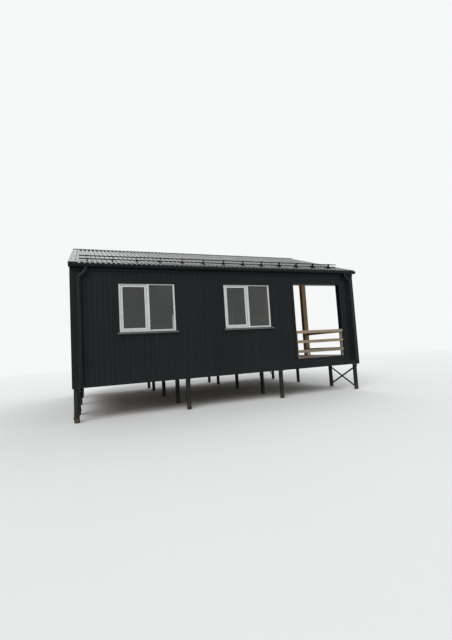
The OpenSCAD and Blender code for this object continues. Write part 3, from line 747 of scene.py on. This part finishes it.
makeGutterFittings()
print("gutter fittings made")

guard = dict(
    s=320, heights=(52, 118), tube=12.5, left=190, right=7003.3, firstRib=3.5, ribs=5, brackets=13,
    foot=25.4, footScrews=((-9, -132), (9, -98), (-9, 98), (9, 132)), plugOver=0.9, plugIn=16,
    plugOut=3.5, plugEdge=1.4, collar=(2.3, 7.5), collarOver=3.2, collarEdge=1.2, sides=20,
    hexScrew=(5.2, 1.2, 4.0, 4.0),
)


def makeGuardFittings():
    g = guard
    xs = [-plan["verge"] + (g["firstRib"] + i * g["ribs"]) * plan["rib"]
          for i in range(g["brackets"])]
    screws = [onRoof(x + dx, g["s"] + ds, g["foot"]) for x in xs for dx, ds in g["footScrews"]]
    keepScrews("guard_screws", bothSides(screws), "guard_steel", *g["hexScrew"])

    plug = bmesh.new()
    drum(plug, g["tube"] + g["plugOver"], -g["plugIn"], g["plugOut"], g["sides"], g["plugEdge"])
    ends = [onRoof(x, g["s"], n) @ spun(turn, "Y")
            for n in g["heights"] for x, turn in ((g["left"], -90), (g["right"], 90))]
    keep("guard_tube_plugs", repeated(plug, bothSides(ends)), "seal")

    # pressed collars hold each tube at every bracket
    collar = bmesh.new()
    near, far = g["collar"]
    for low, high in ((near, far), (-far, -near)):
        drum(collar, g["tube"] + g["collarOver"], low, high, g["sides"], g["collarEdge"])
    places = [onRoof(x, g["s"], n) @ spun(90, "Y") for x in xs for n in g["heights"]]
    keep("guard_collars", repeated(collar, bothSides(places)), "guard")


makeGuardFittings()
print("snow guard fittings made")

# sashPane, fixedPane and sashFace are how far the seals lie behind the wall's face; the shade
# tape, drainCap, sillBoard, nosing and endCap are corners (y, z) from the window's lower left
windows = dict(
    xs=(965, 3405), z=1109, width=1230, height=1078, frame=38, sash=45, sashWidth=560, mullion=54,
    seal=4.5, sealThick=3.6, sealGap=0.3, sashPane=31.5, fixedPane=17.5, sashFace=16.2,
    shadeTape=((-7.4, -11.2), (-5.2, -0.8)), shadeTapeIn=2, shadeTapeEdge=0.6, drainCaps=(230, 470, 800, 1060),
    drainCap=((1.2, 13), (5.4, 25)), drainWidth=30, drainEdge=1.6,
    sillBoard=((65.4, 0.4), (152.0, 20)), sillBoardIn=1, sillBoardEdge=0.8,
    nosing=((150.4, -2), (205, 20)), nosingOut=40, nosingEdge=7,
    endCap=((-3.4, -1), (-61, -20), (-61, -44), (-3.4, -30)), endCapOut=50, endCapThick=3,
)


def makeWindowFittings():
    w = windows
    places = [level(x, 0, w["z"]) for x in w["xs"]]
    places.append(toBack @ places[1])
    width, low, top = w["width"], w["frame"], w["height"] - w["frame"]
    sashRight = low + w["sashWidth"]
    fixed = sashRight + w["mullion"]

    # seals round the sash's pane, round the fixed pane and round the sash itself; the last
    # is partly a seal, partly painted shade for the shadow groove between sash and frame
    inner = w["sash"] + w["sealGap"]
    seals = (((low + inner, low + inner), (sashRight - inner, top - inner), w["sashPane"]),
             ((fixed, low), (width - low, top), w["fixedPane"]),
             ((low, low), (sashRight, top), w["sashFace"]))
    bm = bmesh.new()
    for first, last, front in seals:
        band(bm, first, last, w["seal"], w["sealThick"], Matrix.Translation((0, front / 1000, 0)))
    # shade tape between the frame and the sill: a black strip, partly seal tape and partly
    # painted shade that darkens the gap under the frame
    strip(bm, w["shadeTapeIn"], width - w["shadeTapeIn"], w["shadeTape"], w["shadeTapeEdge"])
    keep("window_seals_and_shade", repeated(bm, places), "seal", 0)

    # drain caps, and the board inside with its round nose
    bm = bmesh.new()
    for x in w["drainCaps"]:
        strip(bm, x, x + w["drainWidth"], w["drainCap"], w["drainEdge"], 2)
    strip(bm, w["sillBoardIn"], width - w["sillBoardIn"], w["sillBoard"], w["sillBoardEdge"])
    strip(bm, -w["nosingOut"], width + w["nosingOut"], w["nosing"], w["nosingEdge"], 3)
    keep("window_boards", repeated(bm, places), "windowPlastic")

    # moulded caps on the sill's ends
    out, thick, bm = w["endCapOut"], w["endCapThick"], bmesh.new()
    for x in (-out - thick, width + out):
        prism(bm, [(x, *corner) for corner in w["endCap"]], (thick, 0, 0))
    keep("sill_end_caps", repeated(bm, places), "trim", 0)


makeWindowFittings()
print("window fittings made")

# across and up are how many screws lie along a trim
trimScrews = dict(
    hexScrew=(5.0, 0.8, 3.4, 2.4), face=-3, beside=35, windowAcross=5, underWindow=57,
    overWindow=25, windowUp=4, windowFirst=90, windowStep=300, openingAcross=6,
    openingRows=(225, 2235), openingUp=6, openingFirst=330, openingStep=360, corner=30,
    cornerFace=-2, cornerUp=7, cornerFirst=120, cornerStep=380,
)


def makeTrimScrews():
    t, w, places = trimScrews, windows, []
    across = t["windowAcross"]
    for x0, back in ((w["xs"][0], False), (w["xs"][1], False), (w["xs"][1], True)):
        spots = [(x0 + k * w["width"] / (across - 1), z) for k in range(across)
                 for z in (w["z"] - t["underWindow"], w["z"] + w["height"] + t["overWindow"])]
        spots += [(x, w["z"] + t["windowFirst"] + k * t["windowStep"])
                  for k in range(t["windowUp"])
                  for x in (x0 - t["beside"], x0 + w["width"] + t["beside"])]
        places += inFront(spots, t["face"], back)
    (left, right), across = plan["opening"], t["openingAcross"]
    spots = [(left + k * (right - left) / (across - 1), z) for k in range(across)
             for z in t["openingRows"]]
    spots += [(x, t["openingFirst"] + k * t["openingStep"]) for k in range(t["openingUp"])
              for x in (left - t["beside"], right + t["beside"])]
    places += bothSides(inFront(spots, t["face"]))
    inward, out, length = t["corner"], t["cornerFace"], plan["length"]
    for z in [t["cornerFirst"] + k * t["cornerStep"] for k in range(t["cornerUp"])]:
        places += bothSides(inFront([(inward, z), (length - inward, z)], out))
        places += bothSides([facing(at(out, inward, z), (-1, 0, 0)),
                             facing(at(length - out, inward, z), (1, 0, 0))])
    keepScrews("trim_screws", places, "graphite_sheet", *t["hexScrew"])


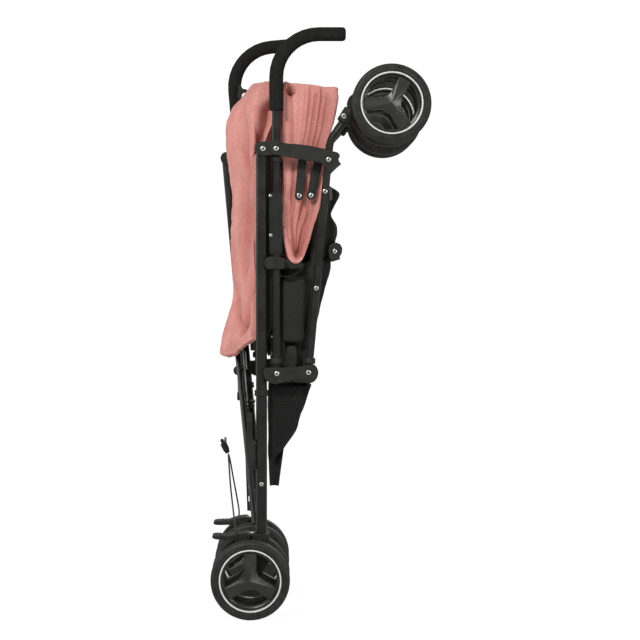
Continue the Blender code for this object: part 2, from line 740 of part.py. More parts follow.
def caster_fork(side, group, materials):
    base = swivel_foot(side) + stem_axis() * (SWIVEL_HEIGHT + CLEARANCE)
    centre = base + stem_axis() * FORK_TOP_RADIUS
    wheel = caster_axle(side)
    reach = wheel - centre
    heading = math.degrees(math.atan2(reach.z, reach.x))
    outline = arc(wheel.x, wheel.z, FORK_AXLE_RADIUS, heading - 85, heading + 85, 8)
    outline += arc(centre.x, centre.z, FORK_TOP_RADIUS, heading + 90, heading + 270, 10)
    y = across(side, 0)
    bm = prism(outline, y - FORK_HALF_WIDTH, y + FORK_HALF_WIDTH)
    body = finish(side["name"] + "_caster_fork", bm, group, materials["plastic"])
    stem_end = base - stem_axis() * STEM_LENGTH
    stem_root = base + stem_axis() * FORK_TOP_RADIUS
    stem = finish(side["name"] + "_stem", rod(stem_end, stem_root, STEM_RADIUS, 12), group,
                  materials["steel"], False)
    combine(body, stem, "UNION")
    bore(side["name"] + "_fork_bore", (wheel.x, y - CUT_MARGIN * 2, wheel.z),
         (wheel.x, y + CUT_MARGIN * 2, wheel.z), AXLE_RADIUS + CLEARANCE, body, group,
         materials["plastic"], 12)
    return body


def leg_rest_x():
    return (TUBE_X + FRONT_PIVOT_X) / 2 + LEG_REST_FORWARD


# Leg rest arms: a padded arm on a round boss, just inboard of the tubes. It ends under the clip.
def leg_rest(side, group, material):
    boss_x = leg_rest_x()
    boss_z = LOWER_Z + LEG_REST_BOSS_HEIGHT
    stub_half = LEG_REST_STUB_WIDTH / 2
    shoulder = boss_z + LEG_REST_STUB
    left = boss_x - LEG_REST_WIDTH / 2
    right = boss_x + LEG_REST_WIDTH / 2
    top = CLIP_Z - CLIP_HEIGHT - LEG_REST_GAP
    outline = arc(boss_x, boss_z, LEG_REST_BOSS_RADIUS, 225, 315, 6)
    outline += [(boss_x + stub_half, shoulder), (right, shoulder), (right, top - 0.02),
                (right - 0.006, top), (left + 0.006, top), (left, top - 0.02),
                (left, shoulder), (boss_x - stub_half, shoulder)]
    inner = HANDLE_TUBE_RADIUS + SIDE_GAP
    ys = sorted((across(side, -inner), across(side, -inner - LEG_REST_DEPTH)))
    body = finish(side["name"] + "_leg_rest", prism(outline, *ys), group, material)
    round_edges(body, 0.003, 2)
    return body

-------

> **SET EXERCISE**
Reproduce word for word the material above, beginning with the line that contains "Continue the Blender" and ending with the line that contains "return (TUBE_X +".

> **TASK RESPONSE**
Continue the Blender code for this object: part 2, from line 740 of part.py. More parts follow.
def caster_fork(side, group, materials):
    base = swivel_foot(side) + stem_axis() * (SWIVEL_HEIGHT + CLEARANCE)
    centre = base + stem_axis() * FORK_TOP_RADIUS
    wheel = caster_axle(side)
    reach = wheel - centre
    heading = math.degrees(math.atan2(reach.z, reach.x))
    outline = arc(wheel.x, wheel.z, FORK_AXLE_RADIUS, heading - 85, heading + 85, 8)
    outline += arc(centre.x, centre.z, FORK_TOP_RADIUS, heading + 90, heading + 270, 10)
    y = across(side, 0)
    bm = prism(outline, y - FORK_HALF_WIDTH, y + FORK_HALF_WIDTH)
    body = finish(side["name"] + "_caster_fork", bm, group, materials["plastic"])
    stem_end = base - stem_axis() * STEM_LENGTH
    stem_root = base + stem_axis() * FORK_TOP_RADIUS
    stem = finish(side["name"] + "_stem", rod(stem_end, stem_root, STEM_RADIUS, 12), group,
                  materials["steel"], False)
    combine(body, stem, "UNION")
    bore(side["name"] + "_fork_bore", (wheel.x, y - CUT_MARGIN * 2, wheel.z),
         (wheel.x, y + CUT_MARGIN * 2, wheel.z), AXLE_RADIUS + CLEARANCE, body, group,
         materials["plastic"], 12)
    return body


def leg_rest_x():
    return (TUBE_X + FRONT_PIVOT_X) / 2 + LEG_REST_FORWARD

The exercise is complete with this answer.